The president should be here negotiating. There is no better evidence that the President doesn’t give a hoot if the government shuts down than the fact that he’s away campaigning today, one day before the shutdown looms.
We’ve spent the last few months negotiating in good faith with our Republican counterparts, trying desperately to find a deal that we could all live with. But it’s been nearly impossible to reach a final agreement with this President. He has oscillated between completely opposing positions in a matter of days, sometimes hours. He’s signaled an openness to a deal only to have his staff pull him back. He’s given only vague indications of what he wants, even at this late hour. Leader McConnell was right, he doesn’t know what the President stands for. Now, Leader McConnell ought to have the strength and courage to start negotiating on his own for the good of the country but that hasn’t happened yet either.
The White House has done nothing but sow chaos and confusion, division and disarray. And it may just lead us to a government shutdown that nobody wants; that all of us here have been striving to avoid.

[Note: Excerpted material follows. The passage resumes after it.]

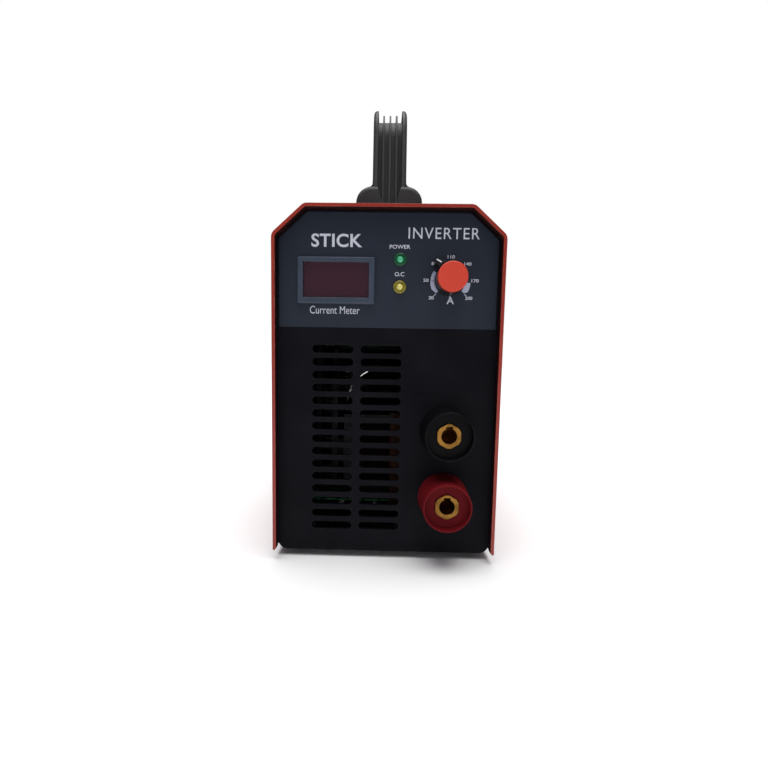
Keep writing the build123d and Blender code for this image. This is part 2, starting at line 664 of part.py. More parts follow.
def winding(x, y, width, depth, height, leg):
    """Turns round a core's middle leg, standing clear of it by half a millimetre."""
    window = (width - 2 * leg - 1.6 * leg) / 2
    reach_x, reach_y = 0.8 * leg + window - 0.6, depth / 2 + window - 0.6
    coil = Pos(x, y, BOARD_TOP + leg + 0.5) * extrude(
        RectangleRounded(2 * reach_x, 2 * reach_y, 5), height - 2 * leg - 1.0)
    coil -= Pos(x, y, BOARD_TOP + height / 2) * Box(1.6 * leg + 1.0, depth + 1.0, height)
    turns = int((height - 2 * leg - 4) / 3.2)
    shell = RectangleRounded(2 * reach_x + 4, 2 * reach_y + 4, 6) - RectangleRounded(
        2 * reach_x - 1.2, 2 * reach_y - 1.2, 4.4)
    for i in range(turns):
        coil -= Pos(x, y, BOARD_TOP + leg + 3.0 + 3.2 * i) * extrude(shell, 0.5)
    return coil


TRANSFORMER = (0.0, 36.0, 52.0, 26.0, 56.0, 8.0)
CHOKE = (-8.0, -30.0, 50.0, 24.0, 62.0, 8.0)


def bus_capacitors():
    can = rod(14.5, SHELF_Z + BOARD_T, SHELF_Z + BOARD_T + 46)
    can = fillet(can.edges().sort_by(Axis.Z)[-1], 1.5)
    can -= rod(11.5, SHELF_Z + BOARD_T + 45.4, 260)
    return group([Pos(x, y, 0) * can for x in (-22.0, 10.0) for y in (-20.0, 14.0)])


def bridge_rectifiers():
    one = block((-3, 3), (-15, 15), (SHELF_Z + BOARD_T + 4, SHELF_Z + BOARD_T + 24))
    one -= Pos(0, 0, SHELF_Z + 20) * Rot(0, 90, 0) * Cylinder(1.8, 10)
    for y in (-11, -4, 4, 11):
        one += block((-0.4, 0.4), (y - 0.6, y + 0.6), (SHELF_Z + BOARD_T, SHELF_Z + BOARD_T + 4.1))
    return group([Pos(x, 10, 0) * one for x in (36.0, 44.0)])


def auxiliary_transformer():
    low = SHELF_Z + BOARD_T
    core = Pos(-30, 54, low + 11) * Box(24, 20, 22)
    coil = Pos(-30, 54, low + 11) * Box(15, 27, 13)
    return core + coil


def soft_start_parts():
    """The relay and the disc thermistor that limit the current at switch-on."""
    low = SHELF_Z + BOARD_T
    relay = Pos(14, 56, low + 8) * Box(29, 13, 16)
    relay = fillet(relay.faces().sort_by(Axis.Z)[-1].edges(), 1)
    disc = Pos(40, 56, low + 12) * Rot(90, 0, 0) * Cylinder(7.5, 4)
    for x in (-3.5, 3.5):
        disc += Pos(40 + x, 56, 0) * rod(0.5, low, low + 8)
    return group([relay, disc])


def control_board():
    """The board behind the panel's upper right, carrying the dial's potentiometer and both lamps."""
    board = Pos(28, 181, -BOARD_BACK - BOARD_T) * extrude(RectangleRounded(60, 44, 1.5), BOARD_T)
    for x, z, w, h, t in ((12, 168, 10, 6, 2), (30, 168, 14, 7, 3), (44, 196, 8, 8, 2.4), (18, 192, 12, 5, 2)):
        board += Pos(x, z, -BOARD_BACK - BOARD_T - t / 2 + 0.05) * Box(w, h, t + 0.1)
    return FRONT * board


def wire(points, r):
    """A round lead through the given points."""
    path = Spline(*points)
    return sweep(Plane(origin=path @ 0, z_dir=path % 0) * Circle(r), path)


def mains_leads():
    """From the switch's blades down to the shelf board."""
    leads = []
    for x in (26.5, 37.5):
        leads.append(wire([(x, REAR_Y - 29, SWITCH_Z + 7), (x, REAR_Y - 36, SWITCH_Z + 2),
                           (x - 4, 70, 158), (x - 4, 69, SHELF_Z + BOARD_T + 1)], 1.5))
        leads.append(wire([(-GLAND_X + (x - 32) * 0.35, REAR_Y - 12, GLAND_Z), (-20, REAR_Y - 26, GLAND_Z + 2),
                           (8, REAR_Y - 34, GLAND_Z - 6), (x, REAR_Y - 29.6, SWITCH_Z - 7)], 1.4))
    return group(leads)


def signal_leads():
    """Thin leads from the meter and the control board back to the shelf board."""
    leads = []
    for i in range(4):
        leads.append(wire([(-40 + 2.4 * i, PANEL_Y + 8.2, METER_Z - 6), (-40 + 2.4 * i, PANEL_Y + 26, METER_Z - 4),
                           (-40 + 2.4 * i, -48, 160), (-40 + 2.4 * i, -39, SHELF_Z + BOARD_T + 1)], 0.7))
        leads.append(wire([(20 + 2.4 * i, PANEL_Y + BOARD_BACK + BOARD_T, 182), (20 + 2.4 * i, PANEL_Y + 28, 180),
                           (20 + 2.4 * i, -48, 158), (20 + 2.4 * i, -39, SHELF_Z + BOARD_T + 1)], 0.7))
    return group(leads)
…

The fact remains that there is a bipartisan deal on the table, led by Sens. Graham and Durbin. Seven Republicans and seven Democrats are on the bill right now. I hope and suspect more will join. It includes significant concessions from Democrats on almost every item the President requested, including his full budget request on border security, changes to family reunification (what he calls chain migration), and an end to the diversity lottery system.
There is no other alternative on the table. I repeat, there is no other alternative on the table.
If my Republican friends want to protect the Dreamers, like over 70% of America says we should, this is the deal. The White House is not going to help us. We know that. We have to do it ourselves.
And once we do, we can solve all of our other problems: on defense and domestic spending, on healthcare including CHIP and community health centers, extenders, on disaster relief and more.
Let’s roll up our sleeves and get to work. On both sides of the aisle, regardless of the dithering, the indecision, and the contradictory statements of the White House.